◆ **Dataset section**
···

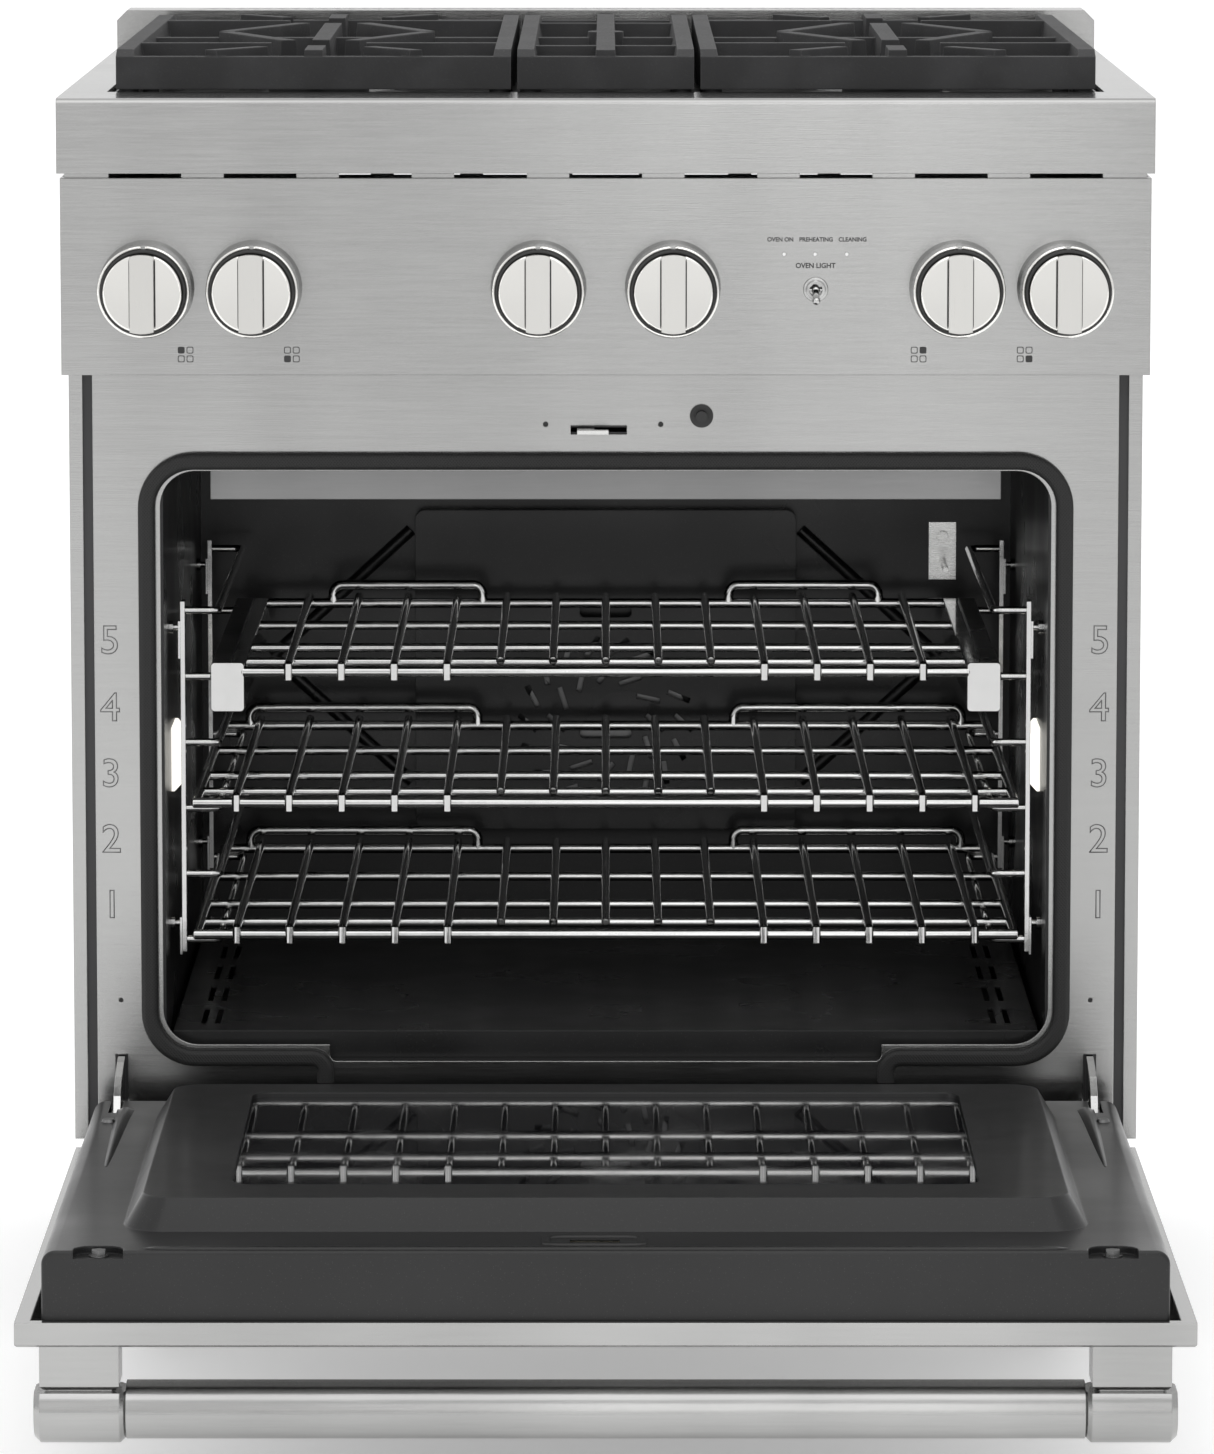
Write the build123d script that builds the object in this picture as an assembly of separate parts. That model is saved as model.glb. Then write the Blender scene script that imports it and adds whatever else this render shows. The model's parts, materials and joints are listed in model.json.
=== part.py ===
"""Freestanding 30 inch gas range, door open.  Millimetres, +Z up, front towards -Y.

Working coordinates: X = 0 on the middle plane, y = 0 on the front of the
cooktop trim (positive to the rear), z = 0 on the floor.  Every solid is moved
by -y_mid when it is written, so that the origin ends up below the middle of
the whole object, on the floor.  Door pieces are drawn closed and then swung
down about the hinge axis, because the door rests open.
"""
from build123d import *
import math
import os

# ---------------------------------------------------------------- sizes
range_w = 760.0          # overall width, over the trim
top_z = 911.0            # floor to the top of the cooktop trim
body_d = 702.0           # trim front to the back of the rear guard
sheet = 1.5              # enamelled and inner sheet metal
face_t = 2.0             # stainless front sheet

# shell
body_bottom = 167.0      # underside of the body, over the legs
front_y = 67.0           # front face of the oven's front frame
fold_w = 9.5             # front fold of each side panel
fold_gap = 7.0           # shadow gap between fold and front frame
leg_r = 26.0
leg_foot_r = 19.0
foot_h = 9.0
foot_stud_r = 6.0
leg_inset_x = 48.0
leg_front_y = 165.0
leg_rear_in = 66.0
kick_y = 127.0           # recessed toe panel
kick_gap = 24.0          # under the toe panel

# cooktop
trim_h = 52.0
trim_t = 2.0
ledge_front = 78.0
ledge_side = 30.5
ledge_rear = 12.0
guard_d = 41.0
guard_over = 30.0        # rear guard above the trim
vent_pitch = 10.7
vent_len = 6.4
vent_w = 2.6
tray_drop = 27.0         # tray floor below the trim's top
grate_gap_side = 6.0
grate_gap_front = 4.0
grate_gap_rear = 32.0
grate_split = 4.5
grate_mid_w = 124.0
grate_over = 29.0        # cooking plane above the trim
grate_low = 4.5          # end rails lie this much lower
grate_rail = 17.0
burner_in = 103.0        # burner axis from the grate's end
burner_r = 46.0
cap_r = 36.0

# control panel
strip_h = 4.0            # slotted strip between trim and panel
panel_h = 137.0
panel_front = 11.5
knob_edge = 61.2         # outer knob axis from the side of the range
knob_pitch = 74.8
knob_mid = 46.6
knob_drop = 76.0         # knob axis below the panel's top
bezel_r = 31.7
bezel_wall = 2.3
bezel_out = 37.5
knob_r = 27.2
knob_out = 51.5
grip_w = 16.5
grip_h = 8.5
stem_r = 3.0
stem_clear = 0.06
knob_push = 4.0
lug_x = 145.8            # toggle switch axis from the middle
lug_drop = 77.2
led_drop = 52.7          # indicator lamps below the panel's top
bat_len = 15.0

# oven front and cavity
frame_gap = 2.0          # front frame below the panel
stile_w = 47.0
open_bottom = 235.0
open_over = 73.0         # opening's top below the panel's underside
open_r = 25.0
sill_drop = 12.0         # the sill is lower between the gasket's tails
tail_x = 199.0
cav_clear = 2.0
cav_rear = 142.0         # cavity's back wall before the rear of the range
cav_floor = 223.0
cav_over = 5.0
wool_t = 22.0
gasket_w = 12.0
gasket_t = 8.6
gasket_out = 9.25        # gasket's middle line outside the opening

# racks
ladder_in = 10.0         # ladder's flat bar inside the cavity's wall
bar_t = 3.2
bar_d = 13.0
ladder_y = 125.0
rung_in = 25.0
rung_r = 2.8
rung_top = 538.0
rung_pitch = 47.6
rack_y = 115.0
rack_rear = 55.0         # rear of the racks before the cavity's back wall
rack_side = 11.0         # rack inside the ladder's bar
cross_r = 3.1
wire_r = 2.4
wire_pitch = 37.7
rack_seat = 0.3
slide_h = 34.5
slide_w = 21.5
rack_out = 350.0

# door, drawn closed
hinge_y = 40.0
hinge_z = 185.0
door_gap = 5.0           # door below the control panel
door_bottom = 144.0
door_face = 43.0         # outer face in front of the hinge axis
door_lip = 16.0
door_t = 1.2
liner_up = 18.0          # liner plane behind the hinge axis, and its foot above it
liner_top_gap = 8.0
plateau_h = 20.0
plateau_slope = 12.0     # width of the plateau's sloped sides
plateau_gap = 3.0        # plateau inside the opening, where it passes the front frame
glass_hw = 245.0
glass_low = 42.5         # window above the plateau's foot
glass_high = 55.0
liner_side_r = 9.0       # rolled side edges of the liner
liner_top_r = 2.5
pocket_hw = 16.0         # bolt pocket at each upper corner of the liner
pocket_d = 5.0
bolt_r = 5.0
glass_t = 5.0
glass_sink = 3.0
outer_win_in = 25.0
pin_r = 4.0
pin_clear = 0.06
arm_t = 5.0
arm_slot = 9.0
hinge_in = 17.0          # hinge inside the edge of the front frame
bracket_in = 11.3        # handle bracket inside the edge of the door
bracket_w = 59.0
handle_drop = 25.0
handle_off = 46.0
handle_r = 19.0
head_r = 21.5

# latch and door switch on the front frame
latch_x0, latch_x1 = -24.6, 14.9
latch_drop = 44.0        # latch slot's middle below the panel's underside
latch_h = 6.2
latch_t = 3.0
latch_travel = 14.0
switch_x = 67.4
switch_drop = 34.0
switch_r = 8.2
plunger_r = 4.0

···

◆ **Instruction**
The whole listing above needs to be written out again exactly.

◆ **Solved problem**
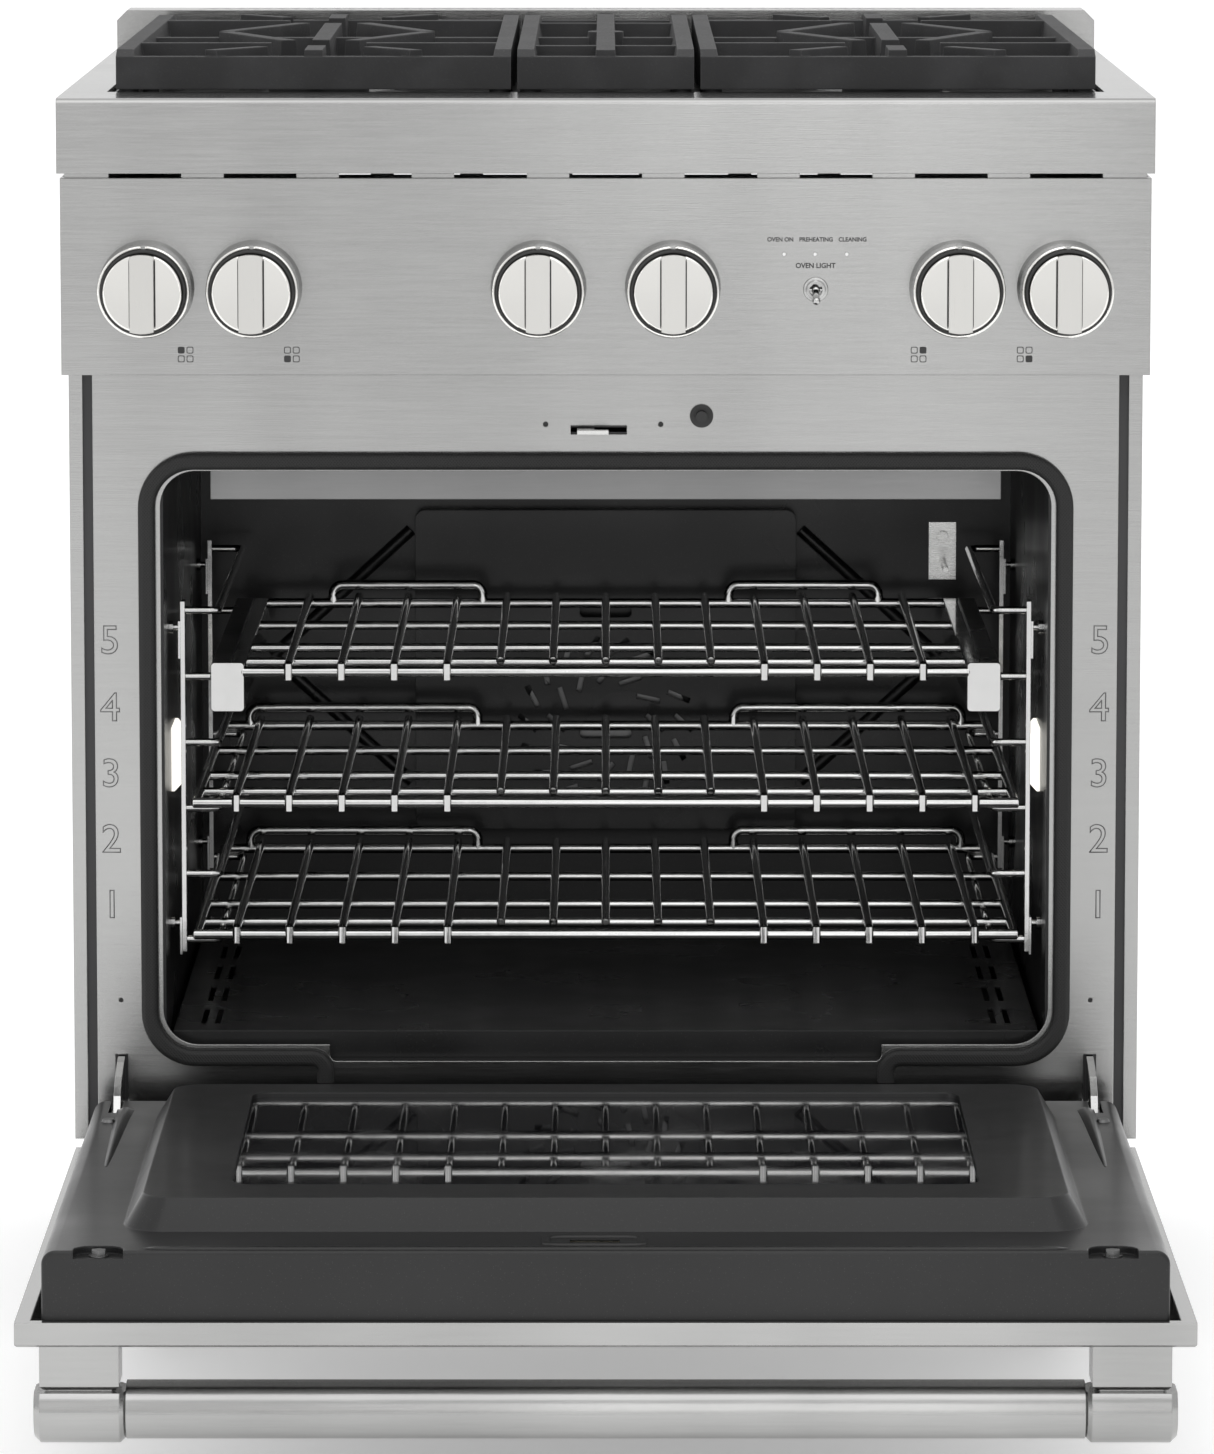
Write the build123d script that builds the object in this picture as an assembly of separate parts. That model is saved as model.glb. Then write the Blender scene script that imports it and adds whatever else this render shows. The model's parts, materials and joints are listed in model.json.
=== part.py ===
"""Freestanding 30 inch gas range, door open.  Millimetres, +Z up, front towards -Y.

Working coordinates: X = 0 on the middle plane, y = 0 on the front of the
cooktop trim (positive to the rear), z = 0 on the floor.  Every solid is moved
by -y_mid when it is written, so that the origin ends up below the middle of
the whole object, on the floor.  Door pieces are drawn closed and then swung
down about the hinge axis, because the door rests open.
"""
from build123d import *
import math
import os

# ---------------------------------------------------------------- sizes
range_w = 760.0          # overall width, over the trim
top_z = 911.0            # floor to the top of the cooktop trim
body_d = 702.0           # trim front to the back of the rear guard
sheet = 1.5              # enamelled and inner sheet metal
face_t = 2.0             # stainless front sheet

# shell
body_bottom = 167.0      # underside of the body, over the legs
front_y = 67.0           # front face of the oven's front frame
fold_w = 9.5             # front fold of each side panel
fold_gap = 7.0           # shadow gap between fold and front frame
leg_r = 26.0
leg_foot_r = 19.0
foot_h = 9.0
foot_stud_r = 6.0
leg_inset_x = 48.0
leg_front_y = 165.0
leg_rear_in = 66.0
kick_y = 127.0           # recessed toe panel
kick_gap = 24.0          # under the toe panel

# cooktop
trim_h = 52.0
trim_t = 2.0
ledge_front = 78.0
ledge_side = 30.5
ledge_rear = 12.0
guard_d = 41.0
guard_over = 30.0        # rear guard above the trim
vent_pitch = 10.7
vent_len = 6.4
vent_w = 2.6
tray_drop = 27.0         # tray floor below the trim's top
grate_gap_side = 6.0
grate_gap_front = 4.0
grate_gap_rear = 32.0
grate_split = 4.5
grate_mid_w = 124.0
grate_over = 29.0        # cooking plane above the trim
grate_low = 4.5          # end rails lie this much lower
grate_rail = 17.0
burner_in = 103.0        # burner axis from the grate's end
burner_r = 46.0
cap_r = 36.0

# control panel
strip_h = 4.0            # slotted strip between trim and panel
panel_h = 137.0
panel_front = 11.5
knob_edge = 61.2         # outer knob axis from the side of the range
knob_pitch = 74.8
knob_mid = 46.6
knob_drop = 76.0         # knob axis below the panel's top
bezel_r = 31.7
bezel_wall = 2.3
bezel_out = 37.5
knob_r = 27.2
knob_out = 51.5
grip_w = 16.5
grip_h = 8.5
stem_r = 3.0
stem_clear = 0.06
knob_push = 4.0
lug_x = 145.8            # toggle switch axis from the middle
lug_drop = 77.2
led_drop = 52.7          # indicator lamps below the panel's top
bat_len = 15.0

# oven front and cavity
frame_gap = 2.0          # front frame below the panel
stile_w = 47.0
open_bottom = 235.0
open_over = 73.0         # opening's top below the panel's underside
open_r = 25.0
sill_drop = 12.0         # the sill is lower between the gasket's tails
tail_x = 199.0
cav_clear = 2.0
cav_rear = 142.0         # cavity's back wall before the rear of the range
cav_floor = 223.0
cav_over = 5.0
wool_t = 22.0
gasket_w = 12.0
gasket_t = 8.6
gasket_out = 9.25        # gasket's middle line outside the opening

# racks
ladder_in = 10.0         # ladder's flat bar inside the cavity's wall
bar_t = 3.2
bar_d = 13.0
ladder_y = 125.0
rung_in = 25.0
rung_r = 2.8
rung_top = 538.0
rung_pitch = 47.6
rack_y = 115.0
rack_rear = 55.0         # rear of the racks before the cavity's back wall
rack_side = 11.0         # rack inside the ladder's bar
cross_r = 3.1
wire_r = 2.4
wire_pitch = 37.7
rack_seat = 0.3
slide_h = 34.5
slide_w = 21.5
rack_out = 350.0

# door, drawn closed
hinge_y = 40.0
hinge_z = 185.0
door_gap = 5.0           # door below the control panel
door_bottom = 144.0
door_face = 43.0         # outer face in front of the hinge axis
door_lip = 16.0
door_t = 1.2
liner_up = 18.0          # liner plane behind the hinge axis, and its foot above it
liner_top_gap = 8.0
plateau_h = 20.0
plateau_slope = 12.0     # width of the plateau's sloped sides
plateau_gap = 3.0        # plateau inside the opening, where it passes the front frame
glass_hw = 245.0
glass_low = 42.5         # window above the plateau's foot
glass_high = 55.0
liner_side_r = 9.0       # rolled side edges of the liner
liner_top_r = 2.5
pocket_hw = 16.0         # bolt pocket at each upper corner of the liner
pocket_d = 5.0
bolt_r = 5.0
glass_t = 5.0
glass_sink = 3.0
outer_win_in = 25.0
pin_r = 4.0
pin_clear = 0.06
arm_t = 5.0
arm_slot = 9.0
hinge_in = 17.0          # hinge inside the edge of the front frame
bracket_in = 11.3        # handle bracket inside the edge of the door
bracket_w = 59.0
handle_drop = 25.0
handle_off = 46.0
handle_r = 19.0
head_r = 21.5

# latch and door switch on the front frame
latch_x0, latch_x1 = -24.6, 14.9
latch_drop = 44.0        # latch slot's middle below the panel's underside
latch_h = 6.2
latch_t = 3.0
latch_travel = 14.0
switch_x = 67.4
switch_drop = 34.0
switch_r = 8.2
plunger_r = 4.0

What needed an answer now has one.